─── Provided material ───

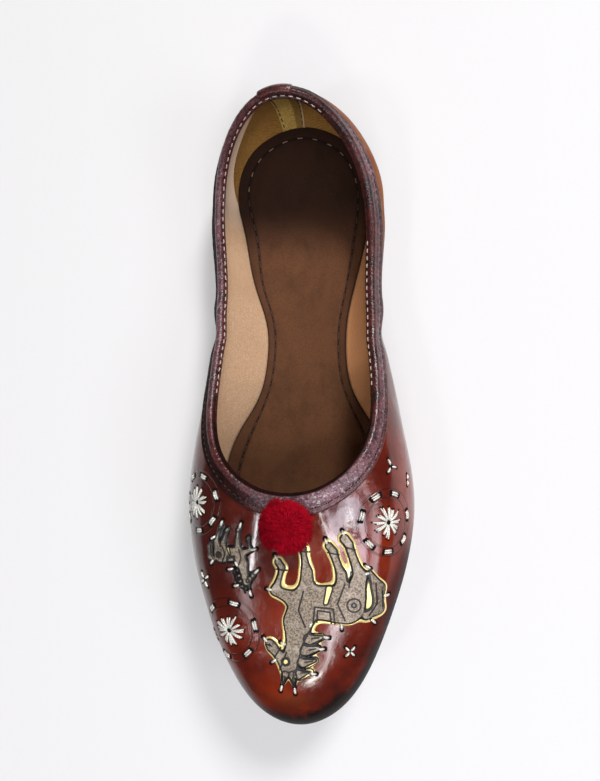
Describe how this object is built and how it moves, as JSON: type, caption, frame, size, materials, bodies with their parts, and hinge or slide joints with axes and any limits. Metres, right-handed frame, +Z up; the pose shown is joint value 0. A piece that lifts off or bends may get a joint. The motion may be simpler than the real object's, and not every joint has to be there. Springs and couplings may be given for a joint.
{
  "type": "embroidered ballet flat",
  "caption": "Slip-on leather ballet flat with a rounded toe, bound topline, low heel lift, stitched rosettes, foil leather figures and a wool pompom on the vamp.",
  "frame": {"origin": "centre of the shoe's bounding box, on the floor under it", "axes": "-Y to the toe, +Y to the heel, +X to the wearer's left when the toe points away from the wearer, +Z up"},
  "size_m": [0.0904, 0.251, 0.066],
  "materials": {
    "upper_leather": "burnished red-brown, very glossy, darker at the toe and edges, orange-tan near the sole",
    "binding_leather": "dark maroon-brown fine-grained strip, stitched on both sides",
    "insole_suede": "dark brown suede with a stitched darker border",
    "sole_rubber": "black, with a fine silvery speckle on the edge",
    "pompom_wool": "crimson cut wool",
    "lining_cloth": "fine beige woven cloth, ochre strip at the back seam",
    "foil_leather": "gunmetal foil leather, engraved black, with a pale gold cut edge",
    "silver_thread": "silver-white metallic thread"
  },
  "bodies": {
    "root": {"upper": "upper_leather", "topline_binding": "binding_leather", "insole": "insole_suede", "outsole": "sole_rubber", "heel_lift": "sole_rubber", "pompom": "pompom_wool"}
  },
  "joints": []
}
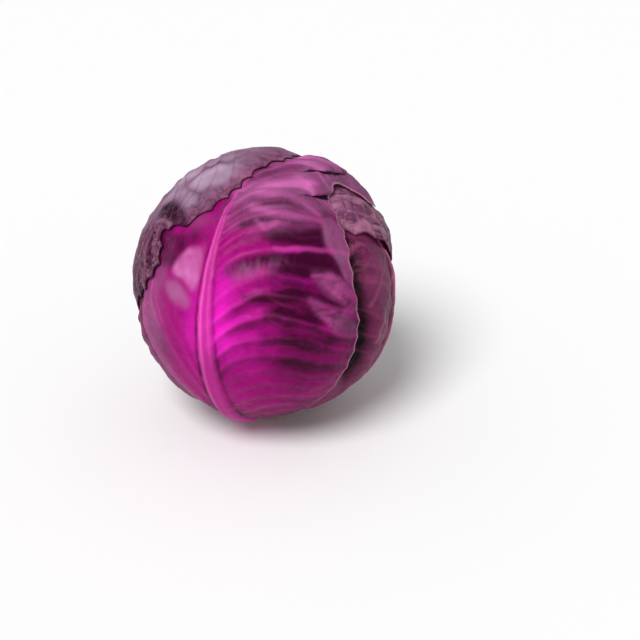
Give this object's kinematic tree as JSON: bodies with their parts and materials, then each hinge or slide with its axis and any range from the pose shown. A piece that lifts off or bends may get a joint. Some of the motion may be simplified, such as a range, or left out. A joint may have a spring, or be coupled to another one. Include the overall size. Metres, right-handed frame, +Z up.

───

Task requirements:
In full and verbatim, repeat the records given above.

Response for this exercise:
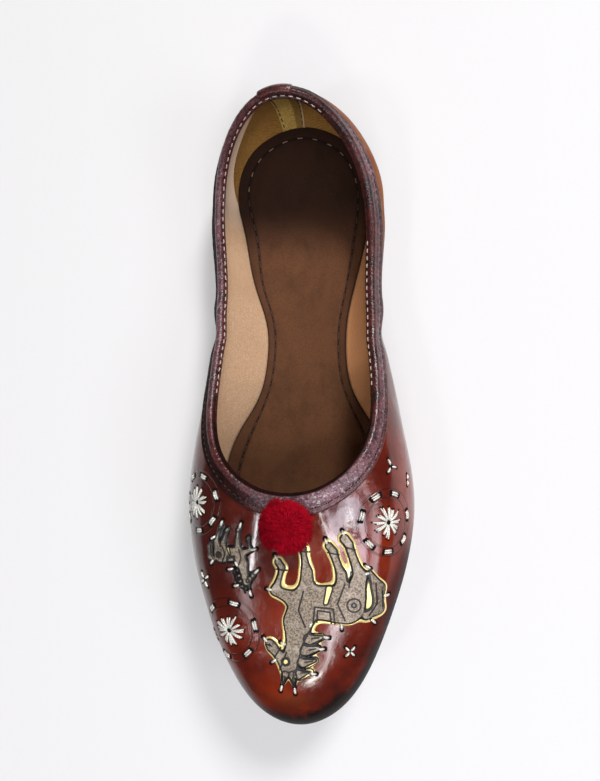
Describe how this object is built and how it moves, as JSON: type, caption, frame, size, materials, bodies with their parts, and hinge or slide joints with axes and any limits. Metres, right-handed frame, +Z up; the pose shown is joint value 0. A piece that lifts off or bends may get a joint. The motion may be simpler than the real object's, and not every joint has to be there. Springs and couplings may be given for a joint.
{
  "type": "embroidered ballet flat",
  "caption": "Slip-on leather ballet flat with a rounded toe, bound topline, low heel lift, stitched rosettes, foil leather figures and a wool pompom on the vamp.",
  "frame": {"origin": "centre of the shoe's bounding box, on the floor under it", "axes": "-Y to the toe, +Y to the heel, +X to the wearer's left when the toe points away from the wearer, +Z up"},
  "size_m": [0.0904, 0.251, 0.066],
  "materials": {
    "upper_leather": "burnished red-brown, very glossy, darker at the toe and edges, orange-tan near the sole",
    "binding_leather": "dark maroon-brown fine-grained strip, stitched on both sides",
    "insole_suede": "dark brown suede with a stitched darker border",
    "sole_rubber": "black, with a fine silvery speckle on the edge",
    "pompom_wool": "crimson cut wool",
    "lining_cloth": "fine beige woven cloth, ochre strip at the back seam",
    "foil_leather": "gunmetal foil leather, engraved black, with a pale gold cut edge",
    "silver_thread": "silver-white metallic thread"
  },
  "bodies": {
    "root": {"upper": "upper_leather", "topline_binding": "binding_leather", "insole": "insole_suede", "outsole": "sole_rubber", "heel_lift": "sole_rubber", "pompom": "pompom_wool"}
  },
  "joints": []
}
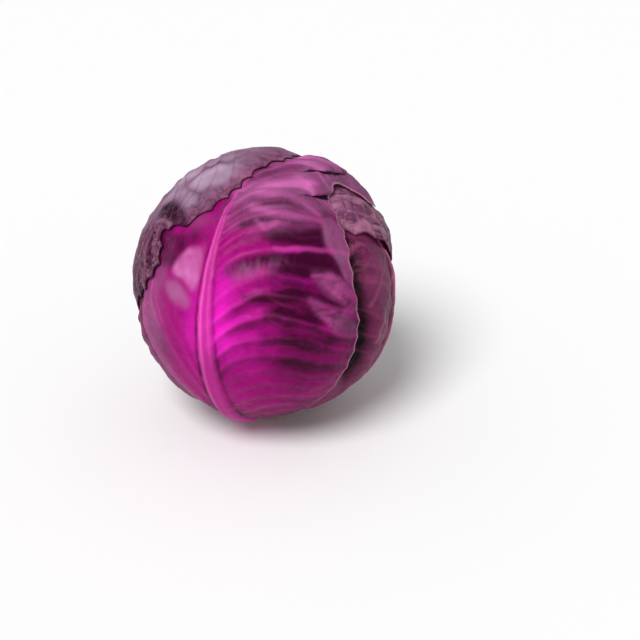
Give this object's kinematic tree as JSON: bodies with their parts and materials, then each hinge or slide with its axis and any range from the pose shown. A piece that lifts off or bends may get a joint. Some of the motion may be simplified, such as a range, or left out. A joint may have a spring, or be coupled to another one. Include the overall size. Metres, right-handed frame, +Z up.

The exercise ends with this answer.